**PROBLEM STATEMENT**
Extract all of the entries and set them down verbatim.

**RECORD EXCERPTS**
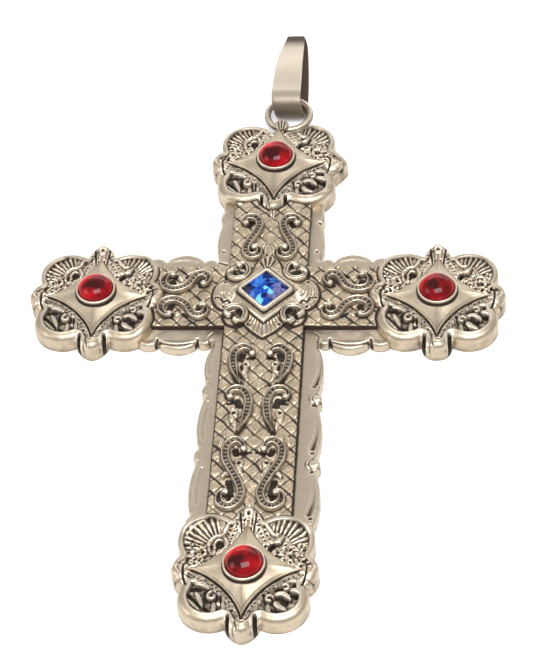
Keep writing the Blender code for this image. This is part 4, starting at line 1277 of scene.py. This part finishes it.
def add_corner_curls(relief):
    """A leaf curled round a dark hole at each corner, with pits beside it."""
    curl = smooth_line([(6.1, 5.3), (6.8, 4.6), (6.5, 3.7), (5.3, 3.2), (4.0, 3.5), (3.3, 4.6), (3.5, 6.0),
                        (4.3, 6.8), (5.0, 6.3)])
    for flip_x in (-1.0, 1.0):
        for flip_y in (-1.0, 1.0):
            wide = 0.85 if flip_y > 0 else 1.1 + 0.1 * flip_x
            relief.pool(flipped([(4.6, 4.6), (5.4, 5.0)], flip_x, flip_y), wide, 1.3)
            leaf = flipped(curl, flip_x, flip_y)
            relief.raise_line(leaf, [0.5, 0.42, 0.5, 0.55, 0.5, 0.42, 0.5], 0.8, 4.9)
            relief.cut_line(leaf[10:-10], 0.18, 0.28, 0.8)
            for spot in flipped(((6.3, 4.4), (4.2, 6.2), (7.3, 2.9), (2.7, 6.9)), flip_x, flip_y):
                relief.pit(spot, 0.36, 0.7, 1.0)


def make_cartouche(finish):
    """Shells at the sides, fans above and below, a bright frame and four curled corners round the stone."""
    relief = Relief(cartouche_outline(), 0.07, CARTOUCHE_GROUND)
    relief.round = 0.4
    away = (np.abs(relief.X) + np.abs(relief.Y)) / math.sqrt(2)
    relief.h += 0.85 * smoothstep(6.3, 3.9, away)
    relief.h += 0.06 * relief.grain(0.6, 51)
    # A painted dark band round the setting's foot, as shade.
    relief.soil_and_shade(smoothstep(4.25, 4.0, away))
    mask = smoothstep(0.1, 0.4, relief.edge)
    add_shells(relief)
    relief.flutes((0.0, 3.9), 12.0, 62.0, 118.0, (1.2, 5.4), 0.3, mask)
    relief.flutes((0.0, -2.4), 8.0, 228.0, 312.0, (3.3, 7.6), 0.13, mask)
    for side in (-1.0, 1.0):
        relief.raise_line([(side * 4.2, -2.2), (0.0, -6.3)], 0.5, 0.5, 4.7)
        relief.cut_line([(side * 3.6, -3.7), (0.0, -7.2)], 0.2, 0.25, 0.8)
    add_corner_curls(relief)
    # The walls are painted dark as shade, darkest at their foot.
    piece = relief.solid("cartouche_relief", PANEL_TOP - 0.2, wall_dirt_and_shade=(0.6, 1.0))
    return placed(piece, "cross", "medallion_silver", finish, "centre_cartouche")


def square_ring(half_side, corner, steps=6):
    """Points of a square on its point, with rounded corners."""
    points = []
    for side in range(4):
        quarter = [(half_side - corner + corner * math.cos(a), half_side - corner + corner * math.sin(a))
                   for a in np.linspace(0, math.pi / 2, steps + 1)]
        points += turned_about_z(quarter, 90.0 * side)
    return np.array(turned_about_z(points, 45.0))


def make_centre_bezel(finish):
    """A square setting on its point, from its foot over its lip to its floor."""
    foot, top = 4.3, BEZEL_TOP
    outer = 3.75
    # The foot and the inner wall are painted dark as shade; the lip is rubbed bright.
    levels = [(outer, foot, 1.0), (3.72, foot + 0.45, 0.95), (3.62, foot + 0.6, 0.2), (3.58, top - 0.2, 0.0),
              (3.48, top - 0.05, 0.0), (3.3, top + 0.02, 0.0), (3.08, top - 0.03, 0.0),
              (2.98, top - 0.2, 0.2), (2.95, foot + 0.4, 0.8)]
    rings, marks = [], []
    for half, z, dirt_and_shade in levels:
        ring = square_ring(half, 0.75 - (outer - half) * 0.6)
        rings.append(np.column_stack([ring, np.full(len(ring), z)]))
        marks.append(np.tile([dirt_and_shade, 1.0 - dirt_and_shade], (len(ring), 1)))
    count = len(rings[0])
    quads = grid_quads(len(rings), count)
    caps = [np.arange(count)[::-1], (len(rings) - 1) * count + np.arange(count)]
    piece = built("centre_bezel_wall", np.vstack(rings), quads, caps, np.vstack(marks))
    return placed(piece, "cross", "plain_silver", finish, "centre_bezel")


# The blue stone's colours: its own blues, and the painted glints and dark facets that stand for light in it.
STONE_COLOURS = {"black": (0.001, 0.002, 0.012), "navy": (0.004, 0.014, 0.11), "blue": (0.008, 0.05, 0.30),
                 "mid": (0.03, 0.13, 0.42), "sky": (0.13, 0.46, 0.72), "grey": (0.11, 0.115, 0.27)}
# Painted glints: where each colour is painted on the blue stone's facets, in mm from its middle
PAINTED_FLASHES = [(-3.0, -0.4, "black"), (-2.6, -0.9, "navy"), (-1.5, 0.6, "mid"), (-0.6, 1.1, "mid"),
           (-0.4, 0.2, "blue"), (-1.6, -0.7, "navy"), (-2.0, -1.4, "mid"), (-1.0, -1.0, "blue"),
           (-0.9, -2.7, "sky"), (-1.5, -2.1, "blue"), (-0.1, -0.5, "sky"), (0.8, -1.5, "sky"),
           (0.3, -1.1, "blue"), (0.1, -2.2, "navy"), (0.5, -3.1, "blue"), (1.3, -2.3, "grey"),
           (0.1, 2.0, "navy"), (0.3, 3.2, "black"), (1.0, 2.4, "navy"), (1.3, 1.0, "mid"),
           (0.6, 0.5, "navy"), (1.1, -0.5, "blue"), (2.0, 0.2, "grey"), (2.6, -0.6, "grey"),
           (2.2, 1.2, "blue"), (1.7, -1.2, "grey"), (3.4, 0.2, "navy"), (-1.2, 2.3, "mid"),
           (-2.3, 0.9, "blue")]


def facet_points(ticks, table, random):
    """A square's grid of points, turned on its point: a raised, slightly uneven table inside a low rim."""
    count = len(ticks)
    ripple = random.uniform(-0.05, 0.05, (count, count))
    shift = random.uniform(-0.2, 0.2, (count, count, 2))
    points = []
    for j, v in enumerate(ticks):
        for i, u in enumerate(ticks):
            reach = max(abs(u), abs(v))
            moved = (u, v) if reach > table - 0.1 else (u + shift[j, i, 0], v + shift[j, i, 1])
            height = 5.4 if reach > table + 0.1 else 6.1 + ripple[j, i]
            points.append((*turned_about_z([moved], 45.0)[0], height))
    return points


def facet_faces(count):
    """Two triangles for each cell of the grid, split by diagonals that alternate."""
    faces = []
    for j in range(count - 1):
        for i in range(count - 1):
            a, d = j * count + i, (j + 1) * count + i
            b, c = a + 1, d + 1
            if (i + j) % 2:
                faces += [(a, b, c), (a, c, d)]
            else:
                faces += [(a, b, d), (b, c, d)]
    return faces


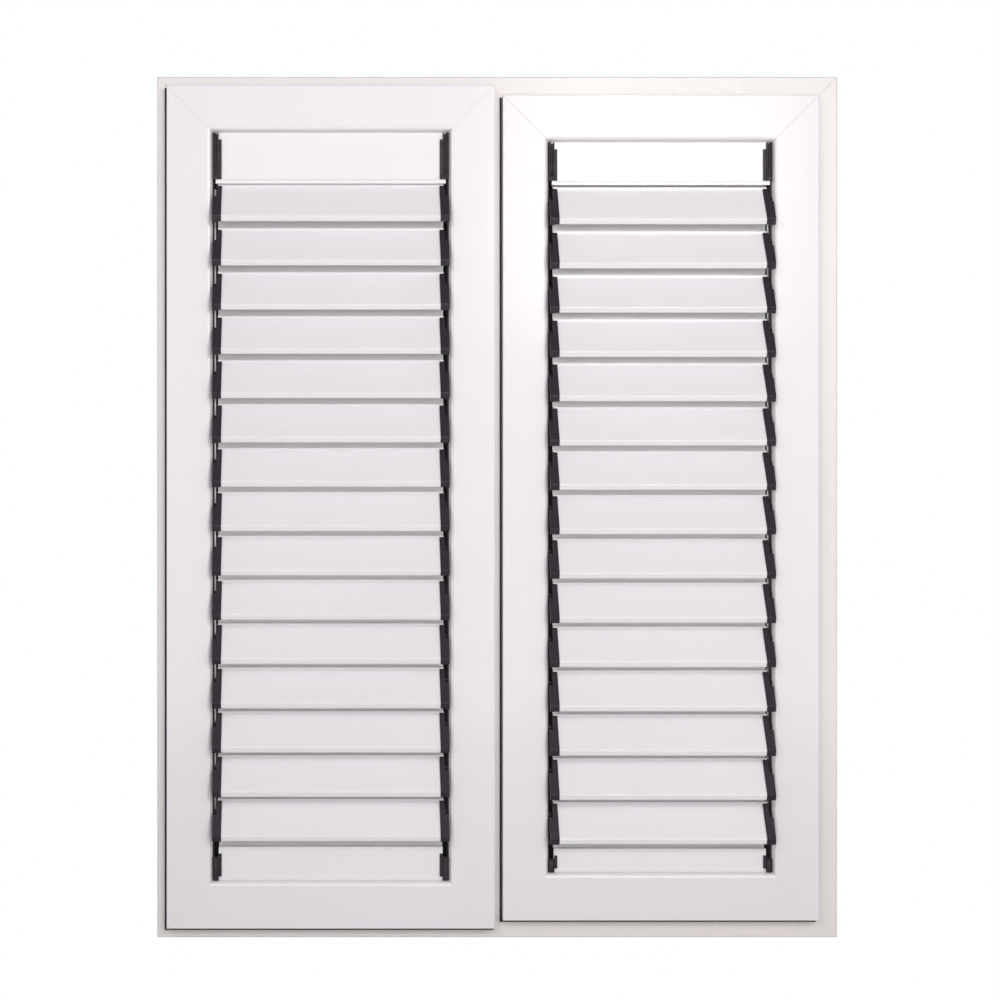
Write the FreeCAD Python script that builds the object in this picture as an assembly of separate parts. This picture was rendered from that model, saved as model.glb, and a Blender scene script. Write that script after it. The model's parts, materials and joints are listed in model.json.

**ANSWER TO THE EXERCISE**
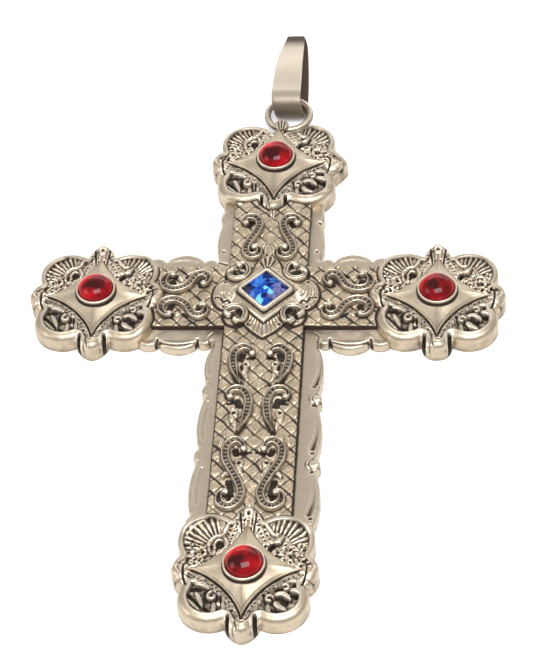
Keep writing the Blender code for this image. This is part 4, starting at line 1277 of scene.py. This part finishes it.
def add_corner_curls(relief):
    """A leaf curled round a dark hole at each corner, with pits beside it."""
    curl = smooth_line([(6.1, 5.3), (6.8, 4.6), (6.5, 3.7), (5.3, 3.2), (4.0, 3.5), (3.3, 4.6), (3.5, 6.0),
                        (4.3, 6.8), (5.0, 6.3)])
    for flip_x in (-1.0, 1.0):
        for flip_y in (-1.0, 1.0):
            wide = 0.85 if flip_y > 0 else 1.1 + 0.1 * flip_x
            relief.pool(flipped([(4.6, 4.6), (5.4, 5.0)], flip_x, flip_y), wide, 1.3)
            leaf = flipped(curl, flip_x, flip_y)
            relief.raise_line(leaf, [0.5, 0.42, 0.5, 0.55, 0.5, 0.42, 0.5], 0.8, 4.9)
            relief.cut_line(leaf[10:-10], 0.18, 0.28, 0.8)
            for spot in flipped(((6.3, 4.4), (4.2, 6.2), (7.3, 2.9), (2.7, 6.9)), flip_x, flip_y):
                relief.pit(spot, 0.36, 0.7, 1.0)


def make_cartouche(finish):
    """Shells at the sides, fans above and below, a bright frame and four curled corners round the stone."""
    relief = Relief(cartouche_outline(), 0.07, CARTOUCHE_GROUND)
    relief.round = 0.4
    away = (np.abs(relief.X) + np.abs(relief.Y)) / math.sqrt(2)
    relief.h += 0.85 * smoothstep(6.3, 3.9, away)
    relief.h += 0.06 * relief.grain(0.6, 51)
    # A painted dark band round the setting's foot, as shade.
    relief.soil_and_shade(smoothstep(4.25, 4.0, away))
    mask = smoothstep(0.1, 0.4, relief.edge)
    add_shells(relief)
    relief.flutes((0.0, 3.9), 12.0, 62.0, 118.0, (1.2, 5.4), 0.3, mask)
    relief.flutes((0.0, -2.4), 8.0, 228.0, 312.0, (3.3, 7.6), 0.13, mask)
    for side in (-1.0, 1.0):
        relief.raise_line([(side * 4.2, -2.2), (0.0, -6.3)], 0.5, 0.5, 4.7)
        relief.cut_line([(side * 3.6, -3.7), (0.0, -7.2)], 0.2, 0.25, 0.8)
    add_corner_curls(relief)
    # The walls are painted dark as shade, darkest at their foot.
    piece = relief.solid("cartouche_relief", PANEL_TOP - 0.2, wall_dirt_and_shade=(0.6, 1.0))
    return placed(piece, "cross", "medallion_silver", finish, "centre_cartouche")


def square_ring(half_side, corner, steps=6):
    """Points of a square on its point, with rounded corners."""
    points = []
    for side in range(4):
        quarter = [(half_side - corner + corner * math.cos(a), half_side - corner + corner * math.sin(a))
                   for a in np.linspace(0, math.pi / 2, steps + 1)]
        points += turned_about_z(quarter, 90.0 * side)
    return np.array(turned_about_z(points, 45.0))


def make_centre_bezel(finish):
    """A square setting on its point, from its foot over its lip to its floor."""
    foot, top = 4.3, BEZEL_TOP
    outer = 3.75
    # The foot and the inner wall are painted dark as shade; the lip is rubbed bright.
    levels = [(outer, foot, 1.0), (3.72, foot + 0.45, 0.95), (3.62, foot + 0.6, 0.2), (3.58, top - 0.2, 0.0),
              (3.48, top - 0.05, 0.0), (3.3, top + 0.02, 0.0), (3.08, top - 0.03, 0.0),
              (2.98, top - 0.2, 0.2), (2.95, foot + 0.4, 0.8)]
    rings, marks = [], []
    for half, z, dirt_and_shade in levels:
        ring = square_ring(half, 0.75 - (outer - half) * 0.6)
        rings.append(np.column_stack([ring, np.full(len(ring), z)]))
        marks.append(np.tile([dirt_and_shade, 1.0 - dirt_and_shade], (len(ring), 1)))
    count = len(rings[0])
    quads = grid_quads(len(rings), count)
    caps = [np.arange(count)[::-1], (len(rings) - 1) * count + np.arange(count)]
    piece = built("centre_bezel_wall", np.vstack(rings), quads, caps, np.vstack(marks))
    return placed(piece, "cross", "plain_silver", finish, "centre_bezel")


# The blue stone's colours: its own blues, and the painted glints and dark facets that stand for light in it.
STONE_COLOURS = {"black": (0.001, 0.002, 0.012), "navy": (0.004, 0.014, 0.11), "blue": (0.008, 0.05, 0.30),
                 "mid": (0.03, 0.13, 0.42), "sky": (0.13, 0.46, 0.72), "grey": (0.11, 0.115, 0.27)}
# Painted glints: where each colour is painted on the blue stone's facets, in mm from its middle
PAINTED_FLASHES = [(-3.0, -0.4, "black"), (-2.6, -0.9, "navy"), (-1.5, 0.6, "mid"), (-0.6, 1.1, "mid"),
           (-0.4, 0.2, "blue"), (-1.6, -0.7, "navy"), (-2.0, -1.4, "mid"), (-1.0, -1.0, "blue"),
           (-0.9, -2.7, "sky"), (-1.5, -2.1, "blue"), (-0.1, -0.5, "sky"), (0.8, -1.5, "sky"),
           (0.3, -1.1, "blue"), (0.1, -2.2, "navy"), (0.5, -3.1, "blue"), (1.3, -2.3, "grey"),
           (0.1, 2.0, "navy"), (0.3, 3.2, "black"), (1.0, 2.4, "navy"), (1.3, 1.0, "mid"),
           (0.6, 0.5, "navy"), (1.1, -0.5, "blue"), (2.0, 0.2, "grey"), (2.6, -0.6, "grey"),
           (2.2, 1.2, "blue"), (1.7, -1.2, "grey"), (3.4, 0.2, "navy"), (-1.2, 2.3, "mid"),
           (-2.3, 0.9, "blue")]


def facet_points(ticks, table, random):
    """A square's grid of points, turned on its point: a raised, slightly uneven table inside a low rim."""
    count = len(ticks)
    ripple = random.uniform(-0.05, 0.05, (count, count))
    shift = random.uniform(-0.2, 0.2, (count, count, 2))
    points = []
    for j, v in enumerate(ticks):
        for i, u in enumerate(ticks):
            reach = max(abs(u), abs(v))
            moved = (u, v) if reach > table - 0.1 else (u + shift[j, i, 0], v + shift[j, i, 1])
            height = 5.4 if reach > table + 0.1 else 6.1 + ripple[j, i]
            points.append((*turned_about_z([moved], 45.0)[0], height))
    return points


def facet_faces(count):
    """Two triangles for each cell of the grid, split by diagonals that alternate."""
    faces = []
    for j in range(count - 1):
        for i in range(count - 1):
            a, d = j * count + i, (j + 1) * count + i
            b, c = a + 1, d + 1
            if (i + j) % 2:
                faces += [(a, b, c), (a, c, d)]
            else:
                faces += [(a, b, d), (b, c, d)]
    return faces


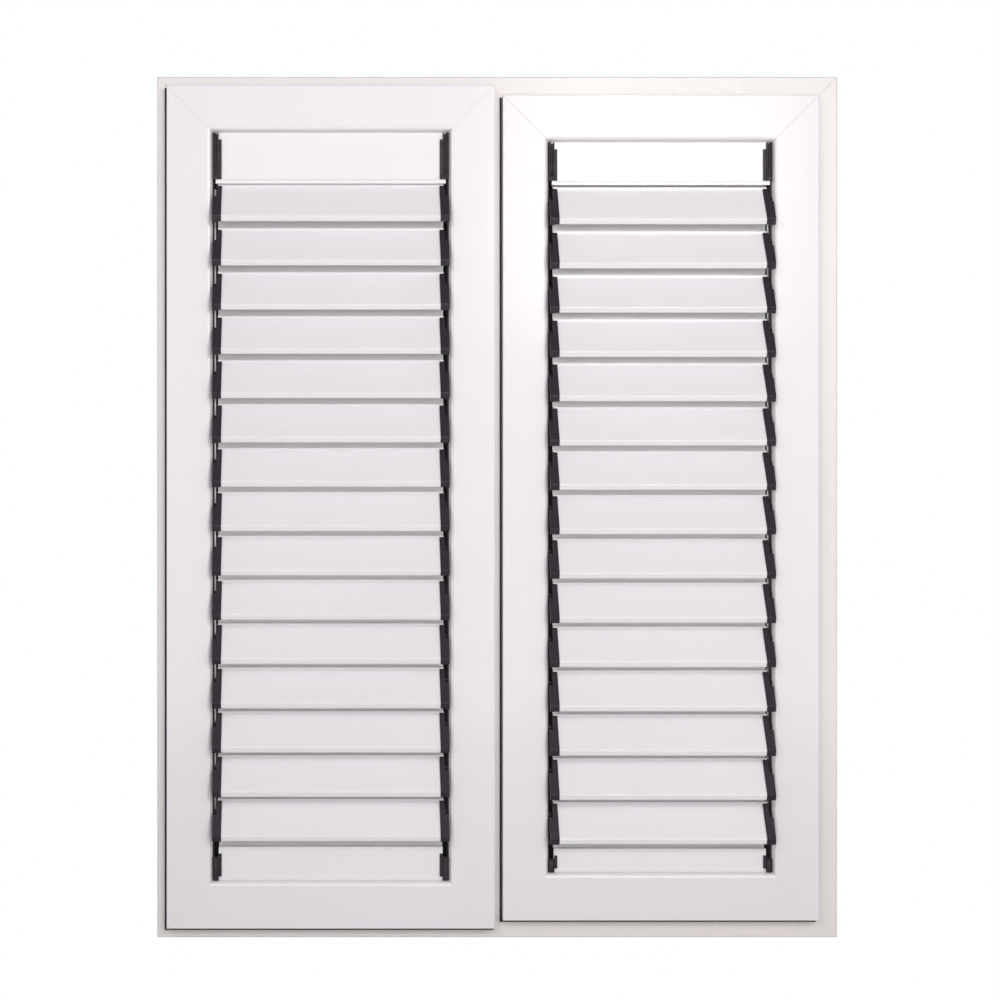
Write the FreeCAD Python script that builds the object in this picture as an assembly of separate parts. This picture was rendered from that model, saved as model.glb, and a Blender scene script. Write that script after it. The model's parts, materials and joints are listed in model.json.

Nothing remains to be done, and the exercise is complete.